At the top of post 80 there is a beam 88 which extends over the top of table 90 and the base plate 91 of a ski holding device of the type shown in FIG. 1. Beam 88 has downwardly extending projections 92 which engage bolt holes 93 of base plate 91.

FIG. 11 illustrates a further embodiment comprising a ski holding device 100 and a tip or tail support 101 mounted on an extrusion 102. In this embodiment extrusion 102 includes a pair of rails 103 and 104 engaged by grooves 105 and 106 in the base 107 of ski holding device 100. Similarly, rails 103 and 104 are engaged by grooves 108 and 109 of tip or tail support 101. This results in the ski holding device 100 and the tip or tail support 101 being maintained in good alignment. Extrusion 102 also has an undercut channel 110 to receive a slide (not shown) which can be used to secure base 107 to extrusion 102 though bolt hole 111. Alternatively, base 107 may be clamped to extrusion 102 with a simple clamp such as clamp 112 shown in FIG. 12. Clamp 112 comprises L-shaped upper clamping member 113, lower clamping member 114 and wing nut 115. The ski holding device also includes two pairs of mounting plates 116 and 116a extending upwardly from base 107, one pair from the front and one from the rear. Each pair receives a dependent tongue 117 or 117a which is slotted as shown in FIG. 4 to allow for easy removal rotation and reclamping. A pair of knobs 118 may be tightened to secure tongue 117 in its desired position.

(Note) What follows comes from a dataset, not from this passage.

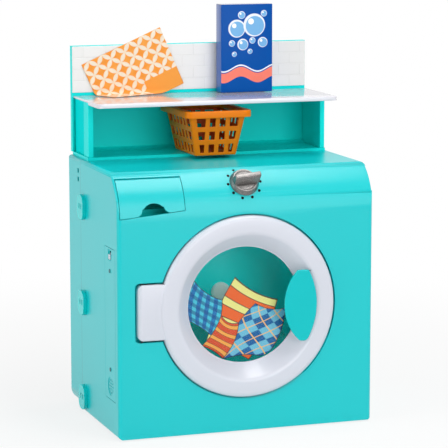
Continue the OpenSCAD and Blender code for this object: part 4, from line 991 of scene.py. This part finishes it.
def weave(tree, shader, skin):
    """Threads as a bump: two fine waves at right angles on the cloth's own flat map."""
    threads = (calc(tree, "SINE", calc(tree, "MULTIPLY", k, 9.0)) for k in flat_map(tree)[1:])
    bump = add(tree, "ShaderNodeBump", Strength=0.25, Distance=0.00008,
               Height=calc(tree, "ADD", *threads), Normal=skin.outputs["normal"])
    tree.links.new(bump, shader.inputs["Normal"])
    shader.inputs["Sheen Weight"].default_value = 0.1


cloth_mat = plastic("petal cloth", cloth_colour, gloss=0.7, peel=0.1, cloud=0.0, rubs=0.0,
                    specular=0.2, extra=weave)
cloth = piece("petal_cloth", (grid.reshape(-1, 3), quads.tolist()), "sheet", cloth_mat,
              ["dryer_sheet"], uv=np.stack([u, v], -1).reshape(-1, 2))
thicken(cloth, 0.0005, 0)

# %% [markdown]
# ## Clothes on the window film
# Behind the window lies a clear film with printed clothes, so the real drum shows above them.
# Each printed piece is a patch between four curved edges, blended as a Coons patch:
# S = (1 - v) bottom + v top + (1 - u) left + u right - the four corners' blend. Its pattern
# follows u and v, so stripes bend with the cloth.

# %% Patches
STEPS, WINDOW_R = 26, 86.8      # points along each edge, and how far a patch may reach
FILM_Y, LAYER = 21.95, 0.05     # the first patch's depth, and how far apart patches lie


def curved(a, b, bulge, t):
    """A line from a to b that swells sideways: its middle moves by bulge along the normal."""
    a, b = np.asarray(a, float), np.asarray(b, float)
    side = np.array([b[1] - a[1], a[0] - b[0]]) / np.linalg.norm(b - a)
    return a + (b - a) * t[..., None] + side * (bulge * 4 * t * (1 - t))[..., None]


def patch(corners, bulges, layer):
    """A Coons patch: its points and faces, its flat map in millimetres and its size. Nothing
    reaches past the window."""
    A, B, C, D = (np.asarray(c, float) for c in corners)
    t = np.linspace(0, 1, STEPS)
    low, right = curved(A, B, bulges[0], t)[None], curved(B, C, bulges[1], t)[:, None]
    top, left = curved(D, C, bulges[2], t)[None], curved(A, D, bulges[3], t)[:, None]
    u, v = np.meshgrid(t, t)
    U, V = u[..., None], v[..., None]
    flat = ((1 - V) * low + V * top + (1 - U) * left + U * right
            - ((1 - U) * (1 - V) * A + U * (1 - V) * B + U * V * C + (1 - U) * V * D))
    away = np.linalg.norm(flat, axis=-1, keepdims=True)
    flat *= np.minimum(1, WINDOW_R / np.maximum(away, 1e-6))
    points = np.stack([flat[..., 0], 0 * u + FILM_Y - LAYER * layer, DOOR_Z + flat[..., 1]], -1)
    quads = grid_quads(np.arange(u.size).reshape(u.shape))
    size = (np.linalg.norm(B - A), np.linalg.norm(D - A))
    return points.reshape(-1, 3), quads.tolist(), np.stack([u * size[0], v * size[1]], -1), size


def edged(tree, p, q, size, colour):
    """Darkens the last millimetre along all four edges, as a drawn outline."""
    lines = [calc(tree, "MAXIMUM", fall(tree, k, 0.7, 1.3),
                  ease(tree, k, wide - 1.3, wide - 0.7)) for k, wide in zip((p, q), size)]
    return blendc(tree, calc(tree, "MAXIMUM", *lines), colour, srgb(58, 40, 48))


def printed(name, size, kind, first, second, third, pitch):
    """Stripes, gingham or argyle, on the patch's own flat map."""
    def colour(tree):
        _, p, q = flat_map(tree)
        wp, wq = (calc(tree, "PINGPONG", calc(tree, "DIVIDE", k, pitch), 0.5) for k in (p, q))
        if kind == "stripes":
            found = blendc(tree, ease(tree, wq, 0.29, 0.31), first, second)
            drawn = between(tree, wq, 0.27, 0.28, 0.31, 0.32)
            found = blendc(tree, drawn, found, third)
        elif kind == "gingham":
            found = blendc(tree, ease(tree, wp, 0.23, 0.27), first, second)
            across = calc(tree, "MULTIPLY", ease(tree, wq, 0.23, 0.27), 0.6)
            found = blendc(tree, across, found, third)
        else:
            lozenge = calc(tree, "ADD", wp, wq)
            found = blendc(tree, ease(tree, lozenge, 0.47, 0.53), first, second)
            thin = calc(tree, "ABSOLUTE", calc(tree, "SUBTRACT", wp, wq))
            found = blendc(tree, fall(tree, thin, 0.02, 0.05), found, third)
        return edged(tree, p, q, size, found)
    return plastic(name, colour, gloss=0.4, peel=0.1, cloud=0.03, rubs=0.0, specular=0.3)


INK_LINE = srgb(64, 40, 44)
GARMENTS = [
    ("print_towel", [(-60, -60), (10, -86), (56, 4), (-12, 42)], [-4, 5, 6, -5], "stripes",
     srgb(240, 100, 26), srgb(240, 234, 140), INK_LINE, 30.0),
    ("print_shirt", [(-88, -20), (-46, -50), (-32, 8), (-76, 40)], [-3, 4, 5, -6], "gingham",
     srgb(70, 196, 218), srgb(22, 116, 182), srgb(14, 60, 128), 12.0),
    ("print_scarf", [(-34, -84), (36, -84), (68, -10), (20, 0)], [-6, 8, 5, -8], "argyle",
     srgb(20, 96, 160), srgb(110, 190, 218), srgb(244, 190, 110), 36.0),
    ("print_sock", [(-66, -60), (-32, -82), (-6, -28), (-34, -14)], [-3, 6, 6, 4], "stripes",
     srgb(220, 74, 26), srgb(248, 170, 70), INK_LINE, 14.0),
]
# the first of them stands for the whole film
for layer, (name, corners, bulges, *look) in enumerate(GARMENTS):
    points, quads, flat, size = patch(corners, bulges, layer)
    made = piece(name, (points, quads), "door", printed(name, size, *look),
                 ["laundry_print"] if layer == 0 else (), uv=flat.reshape(-1, 2))
    thicken(made, 0.00003, 0)

# %% [markdown]
# ## Ground and light
# A plain pale floor and a white world. What the camera, metal and glass see of the floor is
# lifted towards white, while its own shading stays in it, so a soft contact shadow remains.
# The lamps stand above, to the left and in front, as round a product table.

# %% Floor and world
REACH = 9
floor = bpy.data.meshes.new("floor")
floor.from_pydata([(-REACH, -REACH, 0), (REACH, -REACH, 0), (REACH, REACH, 0),
                   (-REACH, REACH, 0)], [], [(0, 1, 2, 3)])
ground = bpy.data.objects.new("floor", floor)
scene.collection.objects.link(ground)
floor_mat = bpy.data.materials.new("floor")
floor_mat.use_nodes = True
tree = floor_mat.node_tree
matt = tree.nodes["Principled BSDF"]
fill(tree, matt, {"Base Color": (0.86, 0.86, 0.86, 1), "Roughness": 0.8,
                  "Specular IOR Level": 0.1})


def seen_directly(tree, amount, rest):
    """rest for the rays that carry light, and rest + amount for those that only look."""
    path = add(tree, "ShaderNodeLightPath", out=None).outputs
    seen = calc(tree, "MAXIMUM", path["Is Camera Ray"], path["Is Glossy Ray"])
    seen = calc(tree, "MAXIMUM", seen, path["Is Transmission Ray"])
    return calc(tree, "MULTIPLY_ADD", seen, amount, rest)


glow = add(tree, "ShaderNodeEmission", Color=(1, 1, 1, 1), Strength=1.0)
from_middle = add(tree, "ShaderNodeVectorMath", object_place(tree), out=1,
                  setup={"operation": "LENGTH"})
lift = calc(tree, "MULTIPLY", seen_directly(tree, 1.0, 0.0),
            ease(tree, from_middle, 0.3, 1.3, 0.8, 1.0))
both = add(tree, "ShaderNodeMixShader", lift, matt.outputs[0], glow)
tree.links.new(both, tree.nodes["Material Output"].inputs["Surface"])
floor.materials.append(floor_mat)
world = bpy.data.worlds.new("studio")
scene.world = world
world.use_nodes = True
tree = world.node_tree
fill(tree, tree.nodes["Background"], {"Color": (1, 1, 1, 1),
                                      "Strength": seen_directly(tree, 0.72, 0.28)})
scene.view_settings.view_transform = "Standard"
print("floor and world ready")

# %% Lamps


def lamp(name, place, aim, size, watts):
    """A rectangular lamp at a place, turned to look at its aim."""
    data = bpy.data.lights.new(name, "AREA")
    data.shape, data.size, data.size_y, data.energy = "RECTANGLE", *size, watts
    made = bpy.data.objects.new(name, data)
    made.location = place
    way = np.array(aim, float) - place
    made.rotation_euler = (math.atan2(math.hypot(way[0], way[1]), -way[2]), 0,
                           math.atan2(way[1], way[0]) - math.pi / 2)
    scene.collection.objects.link(made)


lamp("top", (0.5, -0.5, 2.4), (0.5, -0.499, 0.3), (0.8, 1.9), 33)
lamp("left", (-2.6, -0.4, 1.1), (0, 0, 0.3), (1.6, 1.6), 31)
lamp("front", (0.5, -3.1, 1.1), (0, 0, 0.3), (2.0, 2.0), 40)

Tongues 117 are illustrated as being integral with a toe piece 119. A heel piece 120 is slidably secured to toe piece 119 by side 121 to accommodate different boot sizes. Knob 122 may be tightened to maintain toe piece 119 and heel piece 120 in a desired relation.

Tip or tail support 101 has a web 123 rotatably secured to base 124 by clamping knob 125. A tip or tail support pad 126 has a support arm 127 which is slotted to telescope with respect to web 123 for extensible adjustment of the tip or toe support. Knob 128 tightens the support arm 127 to web 123 at a desired height of pad 123.